The stretch of days between the first of July and the middle of August used to be called the "dog days of summer." I suspect the younger crowd has forgotten all about that just as they've conveniently forgotten so many other things that don't fit their climate change narrative. 

The dog days of summer also mark the rising of the dog star, Sirius, in Hellenistic astrology. Hellenistic being what historians usually classify the era from about the first or second century BC to the sixth or seventh century AD. It helps to read books. 

I hear the "news" reporters crying about how it's never been this hot. Really? Temperatures in the low to mid-nineties in July is new? I don't think so, kids. It's the dog days of summer, remember. It's supposed to be hot. And, in case you don't know, locally our hottest day in July happened in 1954 where the mercury reached 105F. 

What? You don't get the mercury reference? Again, read a book. 

This is the time of year when the garden harvest begins. We've been eating a lot of cucumbers this year. I've made a couple of batches of refrigerator pickles and next year plan to can bread and butter pickles. "Old-fashioned" food without chemical preservatives appeals to me. 
I've room for a good-sized garden here on the manor, but there are precautions to be made. We have a lot of deer, rabbit, raccoon, squirrel, and birds around. They can decimate a garden so one must prepare and then be constantly on watch. My solution will be an electrified fence. 

I'm looking forward to growing more of my own veggies. The notion takes me back to my girlhood days and my grandfather's garden. It will keep me connected to him, and that is a good thing. 

I want to keep honeybees, too, but the spousal unit has dug his heels in about that. The battle is not yet truly begun. 

KC Kendricks

Wednesday, July 15, 2020

When the writer needs a talkin' to

July 15, 2020

I'm not sure who uttered the phrase, "the hurrier I go, the behinder I get," but I certainly understand the sentiment. It's what happens when one has "too many irons in the fire."

But enough with old cliches. Writing, being a writer, is filled with time-sucking minutia. Many writers bang out the first draft without ever going back to do any editing or continuity checks. I'm not one of that school. If the story takes a turn on me, I have to go back to the beginning and re-read and double-check everything. To me, it's a good thing. I know the characters and their relationship better, and so can flesh out their encounters. It takes time. 

It also takes time when you suddenly realize the ending you'd envisioned just doesn't work. When that happens, you have to develop a new ending which means another pass or two through the manuscript for continuity. Time, time, time.  Recently I've been thinking back to those years when I could write six books a year.
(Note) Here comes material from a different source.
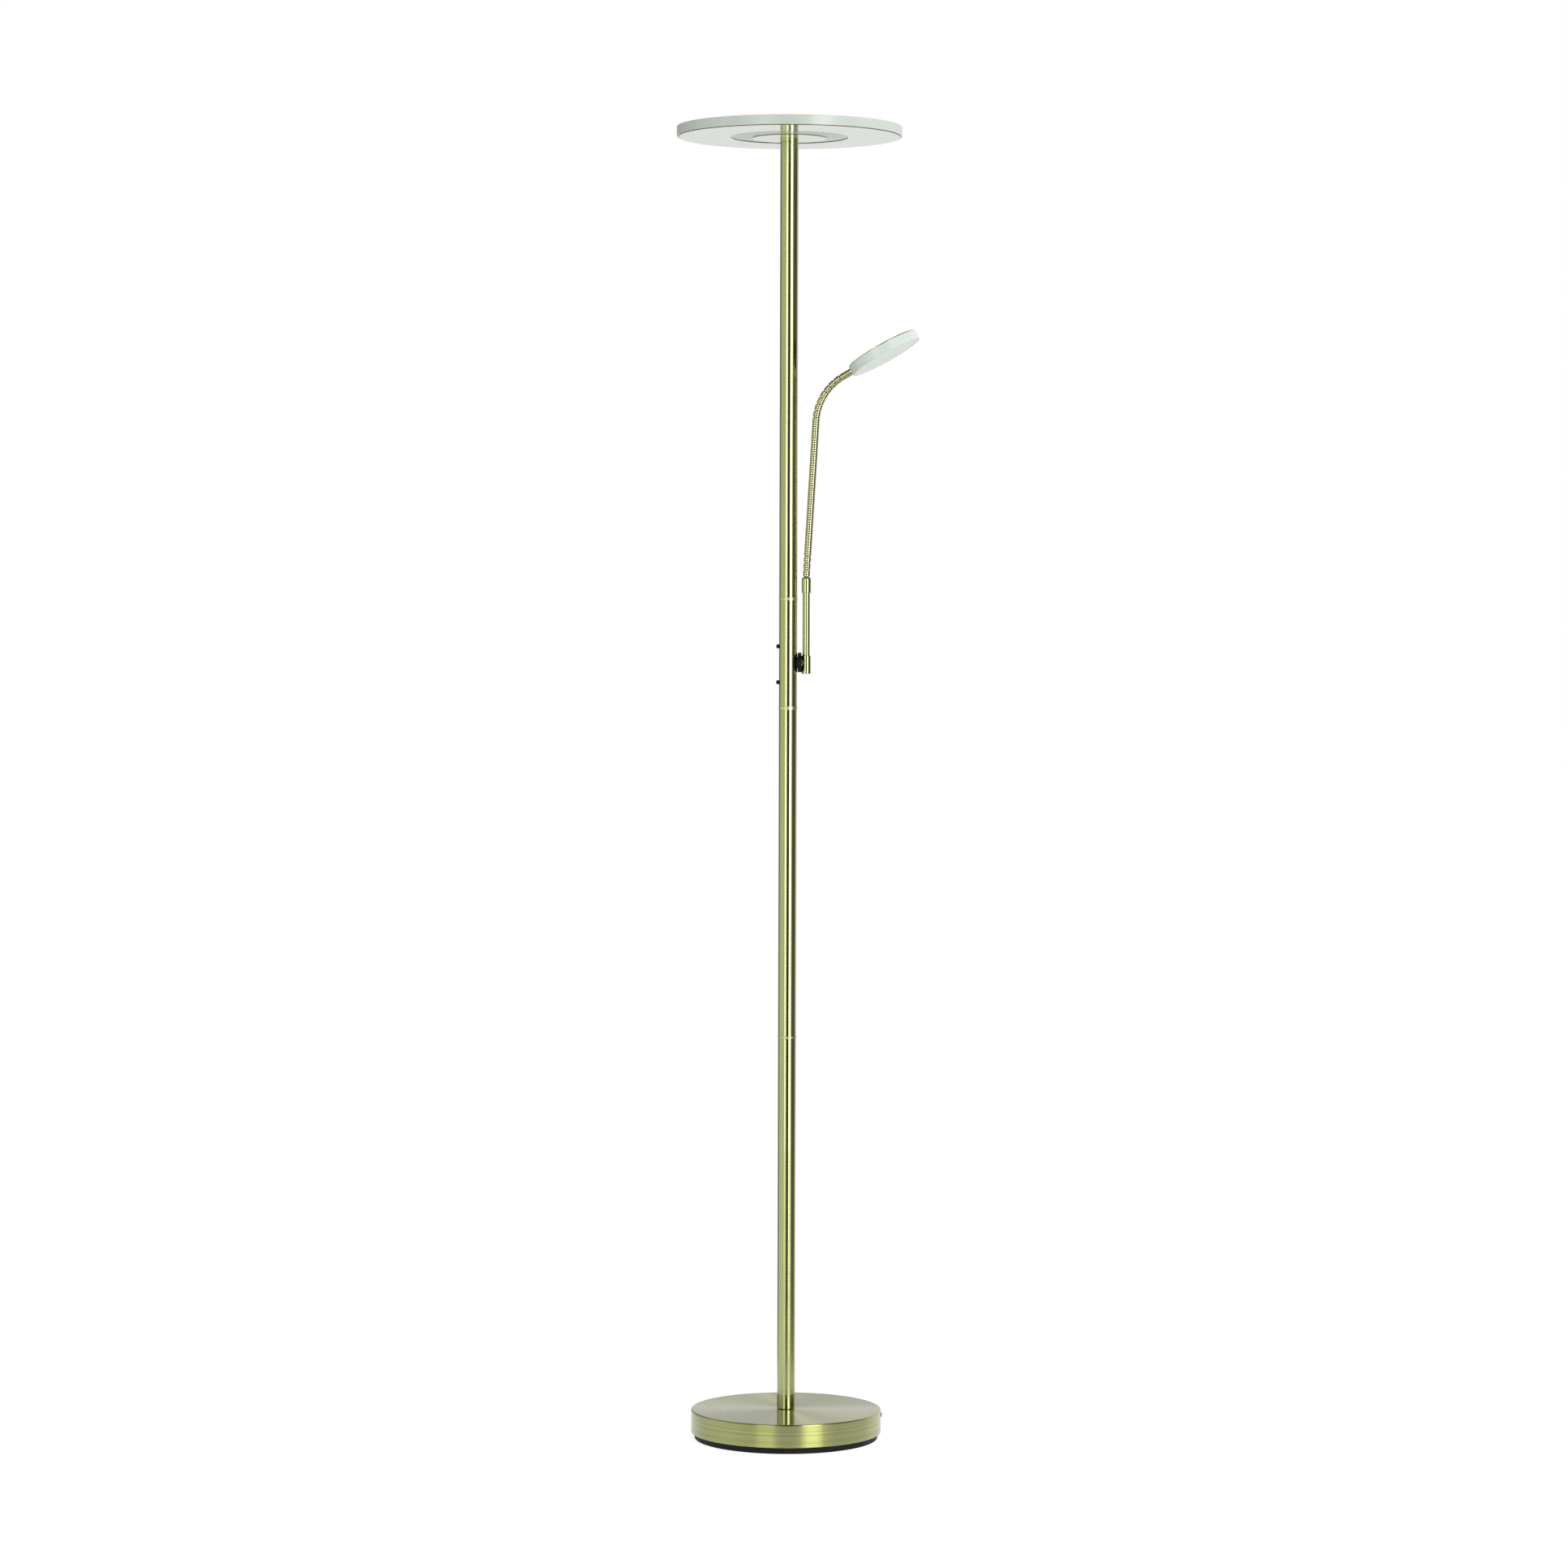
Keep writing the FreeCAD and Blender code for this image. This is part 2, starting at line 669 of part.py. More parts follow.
tube_foot = "(socket_floor - socket_drop + 0.2)"
ferrule_web = "(ferrule_rise + ferrule_seat)"
arm_tube = tube(
    "arm_tube", "arm_tube_diameter", "arm_tube_diameter - 2*arm_tube_wall", f"{ferrule_web} - {tube_foot}"
)
lead_hole = sketch_on(arm_tube, "YZ_Plane", "arm_lead_hole")
draw_circle(lead_hole, "stud_bore", "0", f"-{tube_foot}")
cut(arm_tube, lead_hole, "arm_tube_diameter", forward=False)
settle(arm_tube, (arm_offset, "0", f"pivot_height + {tube_foot}"))

neck_ferrule = turned("neck_ferrule", [
    (f"{tube_clear}/2", "0"),
    ("ferrule_diameter/2 - ferrule_chamfer", "0"),
    ("ferrule_diameter/2", "ferrule_chamfer"),
    ("ferrule_diameter/2", "ferrule_length - 2*ferrule_chamfer"),
    ("neck_diameter/2", "ferrule_length"),
    ("neck_bore/2", "ferrule_length"),
    ("neck_bore/2", "ferrule_seat"),
    (f"{tube_clear}/2", "ferrule_seat"),
])
settle(neck_ferrule, (arm_offset, "0", "pivot_height + ferrule_rise"))

# Flexible neck ------------------------------------------------------------------------
#
# The neck lies in an upright plane that is turned a little towards the viewer. It leaves
# the ferrule with a slight lean, runs straight, and bends over through an arc. The arc is
# a chain of short links: their hinges are the corners of a polygon round it.

turn = math.radians(size("neck_turn"))
outward = Vector(math.cos(turn), -math.sin(turn), 0)
bend_axis = Vector(math.sin(turn), math.cos(turn), 0)
hinge_step = size("bend_angle") / size("bend_hinges")
half_link = size("bend_radius") * math.tan(math.radians(hinge_step / 2))
link_length = 2 * half_link
neck_straight = size("neck_straight")
arm_x = size("pole_diameter") / 2 + size("saddle_thickness") + size("rotor_thickness") + size("socket_diameter") / 2
ferrule_top = size("pivot_height") + size("ferrule_rise") + size("ferrule_length")


def neck_rotation(lean):
    return Rotation(bend_axis, lean) * Rotation(Vector(0, 0, 1), -size("neck_turn"))


def neck_direction(lean):
    return neck_rotation(lean).multVec(Vector(0, 0, 1))


# A ribbed tube from one hinge to the next, with V-shaped grooves between sharp ribs.
# Its ends are turned down, so that the links clear each other when the neck bends.
def ribbed_link(label, length, at, lean, plain_end=0):
    bore = size("neck_bore") / 2
    crest = size("neck_diameter") / 2
    groove = crest - size("neck_groove")
    throat = size("neck_joint_diameter") / 2
    gap = size("link_gap") / 2
    ribbed = length - plain_end
    ribs = round(ribbed / size("rib_pitch"))
    pitch = ribbed / ribs
    outline = [Vector(bore, 0, gap), Vector(throat, 0, gap)]
    for number in range(ribs):
        outline.append(Vector(crest, 0, (number + 0.5) * pitch))
        if number < ribs - 1:
            outline.append(Vector(groove, 0, (number + 1) * pitch))
    if plain_end:
        outline.append(Vector(crest, 0, length))
        outline.append(Vector(bore, 0, length))
    else:
        outline.append(Vector(throat, 0, length - gap))
        outline.append(Vector(bore, 0, length - gap))
    section = Part.Face(Part.makePolygon(outline + [outline[0]]))
    link = doc.addObject("Part::Feature", label)
    link.Shape = section.revolve(Vector(), Vector(0, 0, 1), 360)
    link.Placement = Placement(at, neck_rotation(lean))
    pieces.append(link)
    return link


lean = size("neck_lean")
hinge = Vector(arm_x, 0, ferrule_top + size("link_gap") / 2)
for number in range(1, int(size("root_hinges"))):
    ribbed_link(f"neck_root_link_{number}", link_length, hinge, lean)
    hinge = hinge + neck_direction(lean) * link_length
stem_length = neck_straight + half_link - (size("root_hinges") - 1) * link_length
ribbed_link("neck_stem", stem_length, hinge, lean)
hinge = hinge + neck_direction(lean) * stem_length
for number in range(1, int(size("bend_hinges"))):
    lean = lean + hinge_step
    ribbed_link(f"neck_bend_link_{number}", link_length, hinge, lean)
    hinge = hinge + neck_direction(lean) * link_length
lean = lean + hinge_step
to_rim = half_link + size("tip_length")
tip = ribbed_link("neck_tip", to_rim, hinge, lean, plain_end=size("rib_pitch"))
stub_clear = size("tip_stub_length") + 1
tip_stub = Part.makeCylinder(
    size("tip_stub_diameter") / 2, stub_clear, Vector(0, 0, to_rim - 1), Vector(0, 0, 1)
).cut(Part.makeCylinder(size("neck_bore") / 2, stub_clear, Vector(0, 0, to_rim - 1), Vector(0, 0, 1)))
tip_place = tip.Placement
tip.Placement = Placement()
tip.Shape = tip.Shape.fuse(tip_stub).removeSplitter()
tip.Placement = tip_place

# Reading head -------------------------------------------------------------------------
#
# Its own X runs on along the neck, and its own Z points out of its back.

head_rotation = neck_rotation(lean) * along_minus_x
head_centre = hinge + neck_direction(lean) * (to_rim + size("reading_diameter") / 2)


def settle_in_reading_head(thing):
    thing.Placement = Placement(head_centre, head_rotation)
    pieces.append(thing)


back_face = "(reading_thickness/2)"
shell_top = f"({back_face} - reading_back_thickness)"
shell_ceiling = f"({shell_top} - reading_wall)"
open_face = "(-reading_thickness/2)"
lens_bottom = f"({open_face} + reading_lens_inset)"

reading_shell = turned("reading_shell", [
    ("0", shell_top),
    ("reading_diameter/2", shell_top),
    ("reading_diameter/2", open_face),
    ("reading_diameter/2 - reading_wall", open_face),
    ("reading_diameter/2 - reading_wall", shell_ceiling),
    ("0", shell_ceiling),
])
neck_way = sketch_on(reading_shell, "YZ_Plane", "reading_neck_hole")
draw_circle(neck_way, "tip_stub_diameter + 2*bolt_fit")
cut(reading_shell, neck_way, "reading_diameter", forward=False)
settle_in_reading_head(reading_shell)

reading_back = turned("reading_back", [
    ("0", shell_top),
    ("reading_diameter/2 - reading_back_inset", shell_top),
    ("reading_diameter/2 - reading_back_inset", back_face),
    ("0", back_face),
])
back_plane = size("reading_thickness") / 2
soften(reading_back, "Chamfer", "reading_back_thickness/2", lambda edge: (
    isinstance(edge.Curve, Part.Circle) and edge.BoundBox.ZMin > back_plane - 0.01
))
settle_in_reading_head(reading_back)

lens_radius = "(reading_diameter/2 - reading_wall - reading_lens_fit)"
reading_lens = turned("reading_lens", [
    ("0", lens_bottom),
    (lens_radius, lens_bottom),
    (lens_radius, f"{lens_bottom} + reading_lens_thickness"),
    ("0", f"{lens_bottom} + reading_lens_thickness"),
])
settle_in_reading_head(reading_lens)


# A board with a ring of light-emitting chips on its face; the chips stand on Z = face.
def led_board(label, corners, face, circle, count, facing):
    body = turned(label, corners)
    chip = sketch_on(body, "XY_Plane", f"{label}_chip")
    draw_rectangle(
        chip, f"{circle}/2 - led_width/2", "-led_width/2", f"{circle}/2 + led_width/2", "led_width/2"
    )
    chip_pad = pad(body, chip, "led_thickness", face)
    chip_pad.Reversed = facing < 0
    doc.recompute()
    ring = body.newObject("PartDesign::PolarPattern", f"{label}_ring")
    ring.Originals = [chip_pad]
    ring.Axis = (chip, ["N_Axis"])
    ring.Angle = 360
    bind(ring, Occurrences=count)
    body.Tip = ring
    doc.recompute()
    return body


board_under = f"({shell_ceiling} - board_thickness)"
reading_board = led_board("reading_board", [
    ("0", board_under),
    ("reading_board_diameter/2", board_under),
    ("reading_board_diameter/2", shell_ceiling),
    ("0", shell_ceiling),
], board_under, "reading_led_circle", "reading_led_count", -1)
settle_in_reading_head(reading_board)

ring_nut = tube(
    "reading_ring_nut", "ring_nut_diameter", "tip_stub_diameter + 2*thread_fit", "ring_nut_thickness"
)
nut_seat = Vector(-size("reading_diameter") / 2 + size("reading_wall") + size("reading_lens_fit"), 0, 0)
ring_nut.Placement = Placement(head_centre, head_rotation) * Placement(nut_seat, along_x)
pieces.append(ring_nut)

# Main head ----------------------------------------------------------------------------

head_floor = "(lamp_height - head_thickness)"
pan_top = f"({head_floor} + pan_thickness)"
dish_floor = f"({head_floor} - dish_drop)"
dish_top = f"({pan_top} - dish_drop)"
plate_top = f"({pan_top} + heat_plate_thickness)"
lens_seat = "(lamp_height - lens_inset - lens_thickness)"
rim_inside = "(head_diameter/2 - rim_wall)"
ledge_edge = f"({rim_inside} - rim_ledge)"

head_rim = turned("head_rim", [
    ("head_diameter/2", head_floor),
    ("head_diameter/2", "lamp_height"),
    (rim_inside, "lamp_height"),
    (rim_inside, lens_seat),
    (ledge_edge, lens_seat),
    (ledge_edge, f"{lens_seat} - rim_ledge_thickness"),
    (rim_inside, f"{lens_seat} - rim_ledge_thickness"),
    (rim_inside, f"{pan_top} + rim_ledge_thickness"),
    (ledge_edge, f"{pan_top} + rim_ledge_thickness"),
    (ledge_edge, pan_top),
    (rim_inside, pan_top),
    (rim_inside, head_floor),
])
soften(head_rim, "Chamfer", "rim_bevel", lambda edge: is_circle(edge, size("head_diameter")))
settle(head_rim)

head_pan = turned("head_pan", [
    (clear_of_nipple, dish_floor),
    ("dish_inner_diameter/2", dish_floor),
    ("dish_inner_diameter/2", f"{dish_floor} + dish_step"),
    ("dish_outer_diameter/2", f"{head_floor} + dish_step"),
    ("dish_outer_diameter/2", head_floor),
    (f"{rim_inside} - pan_seam", head_floor),
    (f"{rim_inside} - pan_seam", pan_top),
    ("dish_outer_diameter/2", pan_top),
    ("dish_inner_diameter/2", dish_top),
    (clear_of_nipple, dish_top),
])
settle(head_pan)

head_hub = tube("head_hub", "hub_diameter", f"2*{clear_of_nipple}", f"{plate_top} - {dish_top}")
settle(head_hub, ("0", "0", dish_top))

heat_plate = tube(
    "head_heat_plate", f"2*({ledge_edge} - heat_plate_fit)", "hub_diameter + 2*heat_plate_fit", "heat_plate_thickness"
)
settle(heat_plate, ("0", "0", pan_top))

# The chips stand on a circle midway between the board's inner and outer edge.
board_top = "led_board_thickness"
board_inside = "(hub_diameter/2 + led_board_gap)"
board_outside = f"({ledge_edge} - led_board_margin)"
head_board = led_board("head_led_board", [
    (board_inside, "0"),
    (board_outside, "0"),
    (board_outside, board_top),
    (board_inside, board_top),
], board_top, f"({board_inside} + {board_outside})", "led_count", 1)
settle(head_board, ("0", "0", plate_top))

head_lens = turned("head_lens", [
    ("0", lens_seat),
    (f"{rim_inside} - lens_fit", lens_seat),
    (f"{rim_inside} - lens_fit", "lamp_height - lens_inset"),
    ("0", "lamp_height - lens_inset"),
])
settle(head_lens)

head_nut = hex_nut("head_nut", "nut_width", "nut_thickness", "nipple_diameter + 2*thread_fit")
settle(head_nut, ("0", "0", plate_top))
nipple_foot = f"({pole_top} - plug_length + 4)"
nipple_end = f"({plate_top} + nut_thickness + 0.6)"
head_nipple = tube("head_nipple", "nipple_diameter", "nipple_bore", f"{nipple_end} - {nipple_foot}")
settle(head_nipple, ("0", "0", nipple_foot))

pole_cable = doc.addObject("Part::Cylinder", "pole_cable")
bind(pole_cable, Radius="cable_diameter/2", Height=f"{nipple_end} - {nipple_bottom}")
settle(pole_cable, ("0", "0", nipple_bottom))

# Checks and export ----------------------------------------------------------------------

doc.recompute()
for thing in doc.Objects:
    if "Invalid" in thing.State or "Error" in thing.State:
        raise RuntimeError(f"{thing.Label} failed")
for piece in pieces:
    if piece.Shape.isNull() or not piece.Shape.isValid():
        raise RuntimeError(f"{piece.Label} has no valid shape")
for piece in pieces:
    piece.Shape.exportStep(f"parts/{piece.Label}.step")
print(f"{len(pieces)} pieces written")
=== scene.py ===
import json
import math
import bpy
from mathutils import Matrix, Quaternion, Vector


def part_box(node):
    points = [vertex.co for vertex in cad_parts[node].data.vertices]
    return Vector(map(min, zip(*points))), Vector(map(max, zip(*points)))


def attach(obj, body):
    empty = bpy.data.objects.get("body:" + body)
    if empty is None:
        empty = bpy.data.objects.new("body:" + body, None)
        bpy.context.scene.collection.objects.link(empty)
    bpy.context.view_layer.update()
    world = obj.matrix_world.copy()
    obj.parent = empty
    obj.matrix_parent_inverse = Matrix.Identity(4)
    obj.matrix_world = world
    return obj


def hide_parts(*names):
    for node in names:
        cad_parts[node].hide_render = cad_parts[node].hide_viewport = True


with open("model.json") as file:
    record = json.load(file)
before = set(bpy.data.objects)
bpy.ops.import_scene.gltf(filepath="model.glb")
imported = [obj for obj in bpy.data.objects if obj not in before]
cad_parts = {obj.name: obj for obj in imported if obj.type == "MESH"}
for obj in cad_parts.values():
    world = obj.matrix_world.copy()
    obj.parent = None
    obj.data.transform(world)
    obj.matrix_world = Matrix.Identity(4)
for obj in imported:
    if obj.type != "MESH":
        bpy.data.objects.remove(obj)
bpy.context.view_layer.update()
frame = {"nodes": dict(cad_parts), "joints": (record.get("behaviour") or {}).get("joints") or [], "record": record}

# The lamp stands on the floor at the origin, with its pole on Z. Blender works in metres;
# the dictionaries below are in millimetres unless a note says otherwise.
mm = 0.001
nodes = frame["nodes"]
bodies = frame["record"]["behaviour"]["bodies"]
bodyOfNode = {node: body for body, members in bodies.items() for node in members}
joints = {joint["name"]: joint for joint in frame["joints"]}
quarterTurn = math.pi / 2


# lowest and highest corner of a CAD node, in millimetres
def extent(node):
    low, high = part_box(node)
    return Vector(low) / mm, Vector(high) / mm


def middleHeight(node):
    low, high = extent(node)
    return (low.z + high.z) / 2


def freshStart():
    if bpy.context.mode != "OBJECT":
        bpy.ops.object.mode_set(mode="OBJECT")
    bpy.ops.object.select_all(action="DESELECT")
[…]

It was easy to do when didn't have to do covers, editing, and promo. Life marches on and change is inevitable. 

I'm impatient. I want to finish The Quest but reworking parts to fit a better ending is a time drain. I only work four days a week now and yet I have less writing time. How is that possible? Oh, yeah... I had an idea for another series of promo cards. I had some outside work to do. I snagged a book and then had to read the entire series. 

What the hell happened to the discipline I used to possess?? It's like the Bad Co. song. It's gone, gone, gone...  

I'm very, very annoyed with myself. I'm not sure how some writers slap themselves back into line, but I need to find something that works on me - fast!